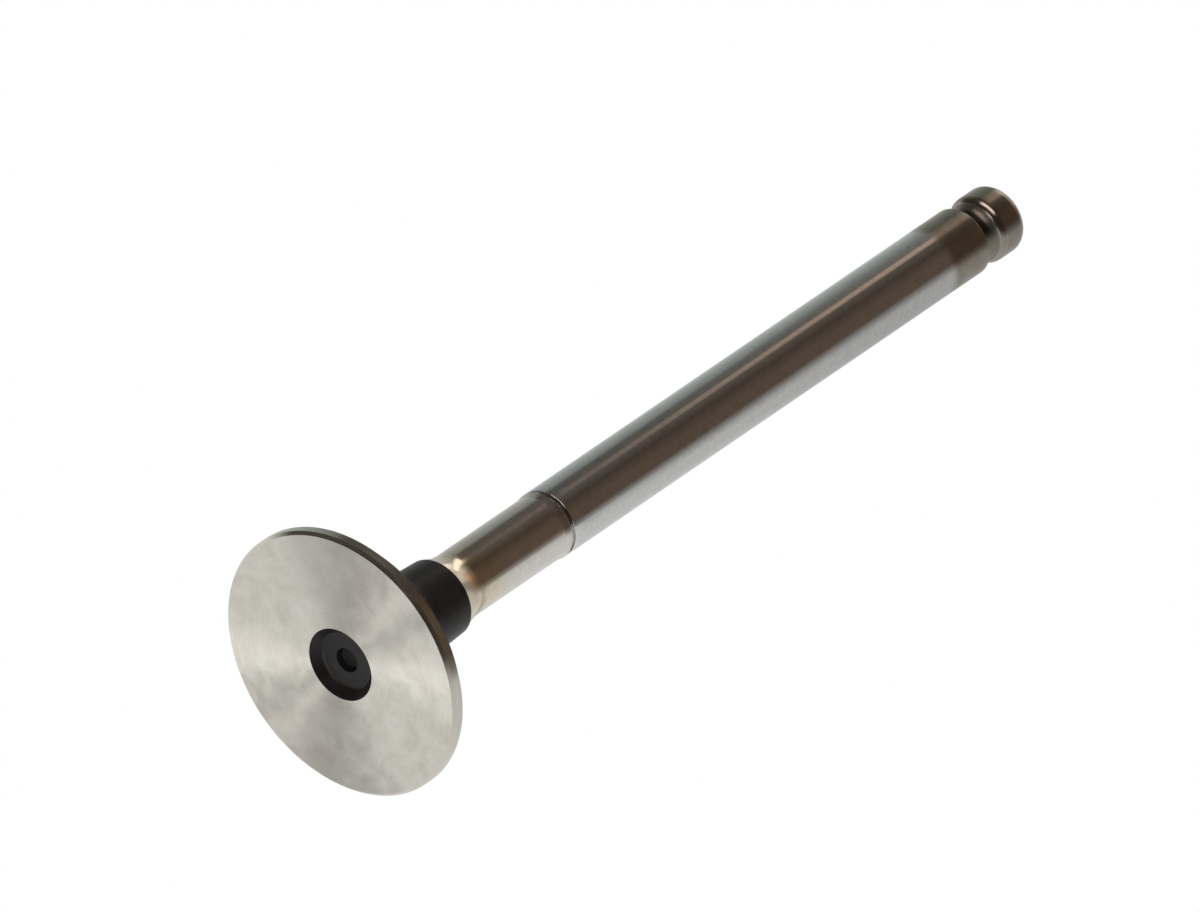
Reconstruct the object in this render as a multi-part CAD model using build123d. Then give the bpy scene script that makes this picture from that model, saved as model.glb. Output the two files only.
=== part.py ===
from build123d import *

import os
from math import cos, radians, sin, sqrt, tan

# Exhaust valve of a car engine, forged and turned from one piece of steel.
# The axis is Z, the combustion face lies on Z = 0 and the stem points up.
# Heights are measured from the face, and radii and diameters from the axis.

# Main sizes
valve_length = 115.0
stem_diameter = 8.0
head_diameter = 31.5

# Head: chamfered margin, seat cone and sloping back
face_chamfer = 0.35
margin_height = 1.35
seat_angle = 45.0  # from the plane of the face
seat_width = 2.2  # along the cone
back_angle = 16.0  # from the plane of the face
tulip_radius = 9.0  # between the back and the neck

# Forged dimple in the combustion face, with a blind hole in its floor
dimple_diameter = 8.6
dimple_depth = 1.15
dimple_wall_angle = 41.0  # from the axis
dimple_floor_fillet = 0.7
hole_diameter = 2.9
hole_depth = 0.85
hole_draft = 14.0  # from the axis
hole_floor_fillet = 0.3

# Neck, left as forged up to a crisp edge, and the cone down to the lower stem
neck_edge_height = 16.8
neck_edge_rise = 0.765  # radius of the neck's edge over the lower stem
neck_taper = 3.2  # from the axis
runout_angle = 21.0  # from the axis
runout_fillet = 8.0

# Lower stem, ground thinner than the guided stem, up to a scraper edge
relief_depth = 0.16
scraper_height = 35.65
lead_length = 0.8
land_drop = 0.01  # radius of the land under the guided stem
land_length = 0.1
scraper_groove_width = 0.55
scraper_groove_depth = 0.28
scraper_rounding = 0.06

# Keeper groove and tip
groove_to_tip = 5.5  # from the groove's middle to the end
groove_radius = 1.35
groove_depth = 1.1
groove_edge_fillet = 0.15  # at the stem's side
button_edge_fillet = 1.1  # at the tip's side
tip_rounding = 1.35

stem_radius = stem_diameter / 2
head_radius = head_diameter / 2
lower_radius = stem_radius - relief_depth
neck_edge_radius = lower_radius + neck_edge_rise
runout_height = neck_edge_height + neck_edge_rise / tan(radians(runout_angle))

dimple_radius = dimple_diameter / 2
dimple_floor_radius = dimple_radius - dimple_depth * tan(radians(dimple_wall_angle))
hole_radius = hole_diameter / 2
hole_floor_radius = hole_radius - hole_depth * tan(radians(hole_draft))
hole_floor_height = dimple_depth + hole_depth

seat_inner_radius = head_radius - seat_width * cos(radians(seat_angle))
seat_top = margin_height + seat_width * sin(radians(seat_angle))

land_radius = stem_radius - land_drop
lead_height = scraper_height - scraper_groove_width - land_length - lead_length
groove_floor_radius = land_radius - scraper_groove_depth

groove_height = valve_length - groove_to_tip
groove_half_width = sqrt(groove_radius**2 - (groove_radius - groove_depth) ** 2)


def tulip_corner():
    """Point where the back of the head would meet the neck without its fillet."""
    taper = tan(radians(neck_taper))
    slope = tan(radians(back_angle))
    rise_at_axis = neck_edge_height - seat_top - slope * seat_inner_radius
    radius = (neck_edge_radius + taper * rise_at_axis) / (1 - taper * slope)
    return (radius, seat_top + slope * (seat_inner_radius - radius))


def dimple_outline():
    """Blind hole, floor and sloping wall, from the axis out to the face."""
    return Polyline(
        (0, hole_floor_height),
        (hole_floor_radius, hole_floor_height),
        (hole_radius, dimple_depth),
        (dimple_floor_radius, dimple_depth),
        (dimple_radius, 0),
    )


def head_outline():
    """Flat face, chamfer, upright margin, seat cone and back of the head."""
    return Polyline(
        (dimple_radius, 0),
        (head_radius - face_chamfer, 0),
        (head_radius, face_chamfer),
        (head_radius, margin_height),
        (seat_inner_radius, seat_top),
        tulip_corner(),
    )


def neck_outline():
    """Slender cone of the forged neck, then the steeper one to the lower stem."""
    return Polyline(
        tulip_corner(),
        (neck_edge_radius, neck_edge_height),
        (lower_radius, runout_height),
    )


def scraper_outline():
    """Lower stem, lead cone and land, then the narrow groove and scraper edge."""
    groove_start = scraper_height - scraper_groove_width
    return Polyline(
        (lower_radius, runout_height),
        (lower_radius, lead_height),
        (land_radius, lead_height + lead_length),
        (land_radius, groove_start),
        (groove_floor_radius, groove_start),
        (groove_floor_radius, scraper_height),
        (stem_radius, scraper_height),
    )


def tip_outline():
    """Guided stem, half-round keeper groove, button and flat end."""
    groove_start = (stem_radius, groove_height - groove_half_width)
    groove_middle = (stem_radius - groove_depth, groove_height)
    groove_end = (stem_radius, groove_height + groove_half_width)
    stem = Line((stem_radius, scraper_height), groove_start)
    groove = ThreePointArc(groove_start, groove_middle, groove_end)
    button = Polyline(groove_end, (stem_radius, valve_length), (0, valve_length))
    return stem + groove + button


def rounded(section, corner, radius):
    """The section with the corner at one point of its outline rounded off."""
    vertex = section.vertices().sort_by_distance((*corner, 0))[0]
    return fillet(vertex, radius)


def half_section():
    """The turned outline from the axis round to the axis, with its fillets."""
    axis_line = Line((0, valve_length), (0, hole_floor_height))
    outline = dimple_outline() + head_outline() + neck_outline()
    outline = outline + scraper_outline() + tip_outline() + axis_line
    section = make_face(outline)
    section = rounded(section, (hole_floor_radius, hole_floor_height), hole_floor_fillet)
    section = rounded(section, (dimple_floor_radius, dimple_depth), dimple_floor_fillet)
    section = rounded(section, tulip_corner(), tulip_radius)
    section = rounded(section, (lower_radius, runout_height), runout_fillet)
    section = rounded(section, (stem_radius, scraper_height), scraper_rounding)
    groove_start = (stem_radius, groove_height - groove_half_width)
    groove_end = (stem_radius, groove_height + groove_half_width)
    section = rounded(section, groove_start, groove_edge_fillet)
    section = rounded(section, groove_end, button_edge_fillet)
    return rounded(section, (stem_radius, valve_length), tip_rounding)


valve = revolve(Plane.XZ * half_section(), Axis.Z)
valve.label = "valve"

os.makedirs("parts", exist_ok=True)
export_step(valve, "parts/valve.step")
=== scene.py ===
from math import atan2, ceil, cos, degrees, hypot, pi, radians, sin, sqrt, tan

import bpy
from mathutils import Matrix, Vector


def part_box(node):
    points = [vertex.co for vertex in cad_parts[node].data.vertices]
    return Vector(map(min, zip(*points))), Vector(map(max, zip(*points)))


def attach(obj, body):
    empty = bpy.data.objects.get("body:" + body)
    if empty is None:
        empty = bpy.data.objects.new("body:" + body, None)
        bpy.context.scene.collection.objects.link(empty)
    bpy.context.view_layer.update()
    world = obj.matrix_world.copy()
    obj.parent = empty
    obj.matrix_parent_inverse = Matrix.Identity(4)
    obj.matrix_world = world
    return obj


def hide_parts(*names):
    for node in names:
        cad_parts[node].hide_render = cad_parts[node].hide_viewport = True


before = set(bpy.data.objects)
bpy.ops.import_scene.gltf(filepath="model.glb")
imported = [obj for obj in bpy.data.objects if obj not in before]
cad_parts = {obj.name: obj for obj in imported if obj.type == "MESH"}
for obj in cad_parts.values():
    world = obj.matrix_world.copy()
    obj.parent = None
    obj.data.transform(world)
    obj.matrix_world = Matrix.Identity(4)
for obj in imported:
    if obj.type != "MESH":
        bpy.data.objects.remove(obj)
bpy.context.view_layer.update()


# Dimple: a shallow dish with a blind hole, pressed into the middle of the face by
# the forging die. It is steel with its black forge scale left on, because the
# turning tool that cuts the face never reaches into it.
mm = 0.001  # metres; the valve's own sizes are in millimetres and degrees
dimple_diameter = 8.6
dimple_depth = 1.15
dimple_wall_angle = 41.0  # from the axis
dimple_floor_rounding = 0.7
hole_diameter = 2.9
hole_depth = 0.85
hole_draft = 14.0  # from the axis
hole_floor_rounding = 0.3

outline = []  # (radius, height, finish) in mm, from the dimple round to the tip
finishes = []  # materials, in the order in which the outline meets them
longest_run = 1.0  # mm between points on a straight run
finest_turn = radians(4.0)  # between points on a curve


def turn_about(centre, radius, start_angle, end_angle):
    """Points of an arc in the outline's plane, both ends included."""
    count = max(1, ceil(abs(end_angle - start_angle) / finest_turn))
    angles = [start_angle + (end_angle - start_angle) * i / count for i in range(count + 1)]
    return [(centre[0] + radius * cos(a), centre[1] + radius * sin(a)) for a in angles]


def rounded_corner(before, corner, after, rounding):
    """Points that carry the outline round one corner."""
    if not rounding:
        return [tuple(corner)]
    inward = (corner - before).normalized()
    outward = (after - corner).normalized()
    bend = atan2(inward.cross(outward), inward.dot(outward))
    side = 1 if bend > 0 else -1
    start = corner - inward * rounding * tan(abs(bend) / 2)
    centre = start + Vector((-inward.y, inward.x)) * rounding * side
    start_angle = atan2(start.y - centre.y, start.x - centre.x)
    return turn_about(centre, rounding, start_angle, start_angle + bend)


def add_path(finish, path):
    """Adds points in one finish to the outline, with more of them on long straight runs."""
    if finish not in finishes:
        finishes.append(finish)
    for (r0, z0), (r1, z1) in zip(path, path[1:]):
        steps = max(1, ceil(hypot(r1 - r0, z1 - z0) / longest_run))
        for i in range(steps):
            share = i / steps
            outline.append((r0 + (r1 - r0) * share, z0 + (z1 - z0) * share, finishes.index(finish)))


def cut(finish, *corners):
    """Adds the run through corners (radius, height, rounding) to the outline."""
    spots = [Vector(corner[:2]) for corner in corners]
    path = [tuple(spots[0])]
    for i in range(1, len(spots) - 1):
        rounding = corners[i][2] if len(corners[i]) > 2 else 0
        path += rounded_corner(spots[i - 1], spots[i], spots[i + 1], rounding)
    path.append(tuple(spots[-1]))
    add_path(finish, path)


def linear(code, strength=1.0):
    """Linear colour of an sRGB hex code, times a strength, with an alpha of 1."""
    parts = [int(code[i : i + 2], 16) / 255 for i in (1, 3, 5)]
    light = [p / 12.92 if p <= 0.04045 else ((p + 0.055) / 1.055) ** 2.4 for p in parts]
    return (*[part * strength for part in light], 1.0)


def feed(tree, node, inputs):
    """Sets a node's inputs to values, or links them to the sockets that feed them."""
    for key, value in inputs.items():
        if isinstance(value, bpy.types.NodeSocket):
            tree.links.new(value, node.inputs[key])
        else:
            node.inputs[key].default_value = value


def add_node(tree, kind, inputs=None, **settings):
    """One node with its settings; its inputs are values or the sockets that feed them."""
    made = tree.nodes.new(kind)
    for name, value in settings.items():
        setattr(made, name, value)
    feed(tree, made, inputs or {})
    return made


def new_finish(name):
    """An empty material with its tree, its shader and the Object coordinates."""
    material = bpy.data.materials.new(name)
    material.use_nodes = True
    tree = material.node_tree
    tree.nodes.clear()
    place = add_node(tree, "ShaderNodeTexCoord").outputs["Object"]
    shader = add_node(tree, "ShaderNodeBsdfPrincipled")
    add_node(tree, "ShaderNodeOutputMaterial", {"Surface": shader.outputs[0]})
    return material, tree, shader, place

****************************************

▶ _WHAT YOU ARE ASKED TO DO_
Print exactly the lines from the one containing "valve = revolve(Plane.XZ" to the one containing "if empty is", both included, and nothing else.

▶ _SOLUTION FOR THIS PROBLEM_
valve = revolve(Plane.XZ * half_section(), Axis.Z)
valve.label = "valve"

os.makedirs("parts", exist_ok=True)
export_step(valve, "parts/valve.step")
=== scene.py ===
from math import atan2, ceil, cos, degrees, hypot, pi, radians, sin, sqrt, tan

import bpy
from mathutils import Matrix, Vector


def part_box(node):
    points = [vertex.co for vertex in cad_parts[node].data.vertices]
    return Vector(map(min, zip(*points))), Vector(map(max, zip(*points)))


def attach(obj, body):
    empty = bpy.data.objects.get("body:" + body)
    if empty is None:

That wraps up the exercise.